Bug #1848326 reported by makk50
28
This bug affects 5 people
Affects Status Importance Assigned to Milestone
nvidia-prime (Ubuntu)
Fix Released
High
Alberto Milone
Bionic
Triaged
Undecided
Alberto Milone
Eoan
Won't Fix
Undecided
Alberto Milone
ubuntu-drivers-common (Ubuntu)
Fix Released
High
Alberto Milone
Bionic
Triaged
Undecided
Alberto Milone
Eoan
Won't Fix
Undecided
Alberto Milone

Bug Description

when I try to boot with the iGPU selected, DE won't boot, with nvidia selected, everithing is fine.
I tried uninstalling nvidia driver and it allowed my to access without any problems and intel is working fine

ProblemType: Bug
DistroRelease: Ubuntu 19.10
Package: nvidia-prime 0.8.13
ProcVersionSignature: Ubuntu 5.3.0-18.19-generic 5.3.1
Uname: Linux 5.3.0-18-generic x86_64
NonfreeKernelModules: nvidia_modeset nvidia
ApportVersion: 2.20.11-0ubuntu8
Architecture: amd64
CurrentDesktop: KDE
Date: Wed Oct 16 12:41:26 2019
Dependencies:

InstallationDate: Installed on 2019-09-25 (20 days ago)
InstallationMedia: Kubuntu 19.10 "Eoan Ermine" - Beta amd64 (20190925)
PackageArchitecture: all
SourcePackage: nvidia-prime
UpgradeStatus: No upgrade log present (probably fresh install)

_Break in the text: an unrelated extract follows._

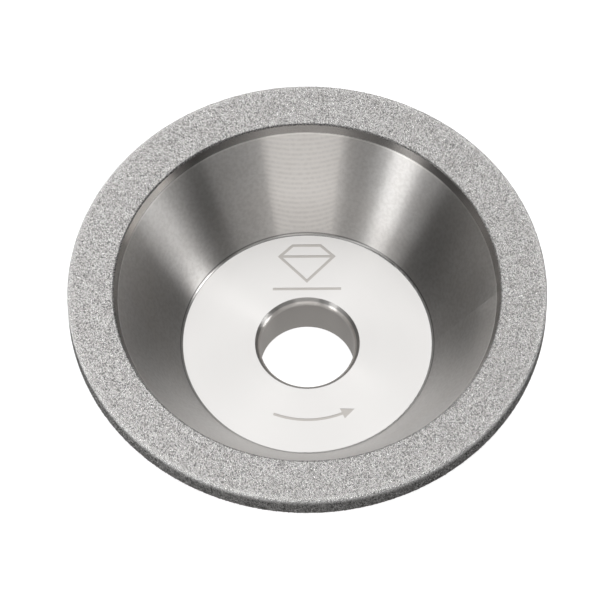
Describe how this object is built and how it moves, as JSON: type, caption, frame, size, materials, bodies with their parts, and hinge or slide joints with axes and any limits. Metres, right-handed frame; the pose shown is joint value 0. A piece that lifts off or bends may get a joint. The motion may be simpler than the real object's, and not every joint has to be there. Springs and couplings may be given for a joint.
{
  "type": "diamond grinding wheel",
  "caption": "Flared cup grinding wheel: turned steel body with a plain bore and a clamping web, its flat rim face and outer edge coated with diamond grit held in nickel plating.",
  "frame": {"origin": "centre of the back face, where the wheel's axis crosses the plane that seats on the spindle flange", "axes": "+Z along the wheel's axis, from the back face towards the grinding face; +Y towards the gem mark on the floor of the cup, +X across it"},
  "size_m": [0.1, 0.1, 0.035],
  "materials": {
    "steel": "bright turned steel with fine concentric tool marks",
    "nickel": "matt electroplated nickel",
    "diamond": "small sharp crystals that sparkle"
  },
  "bodies": {
    "root": {"steel_body": "steel", "nickel_bond": "nickel", "diamond_grit": "diamond"}
  },
  "joints": []
}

Revision history for this message
makk50 (makk50) wrote :
tags: added: kubuntu
Revision history for this message
Launchpad Janitor (janitor) wrote :

Status changed to 'Confirmed' because the bug affects multiple users.

Changed in nvidia-prime (Ubuntu):
status: New → Confirmed
Revision history for this message
Dmitrii Shcherbakov (dmitriis) wrote :

I had the same problem (the system got upgraded from 19.04 to 19.10, nvidia-430 driver).

I noticed that nvidia drivers were loaded in the rescue mode - so they were likely not blacklisted properly.

When I did not enter the rescue mode I had the following message displayed:
"A start job is running for udev Wait for Complete Device Initialization (1min 3s/ 3min)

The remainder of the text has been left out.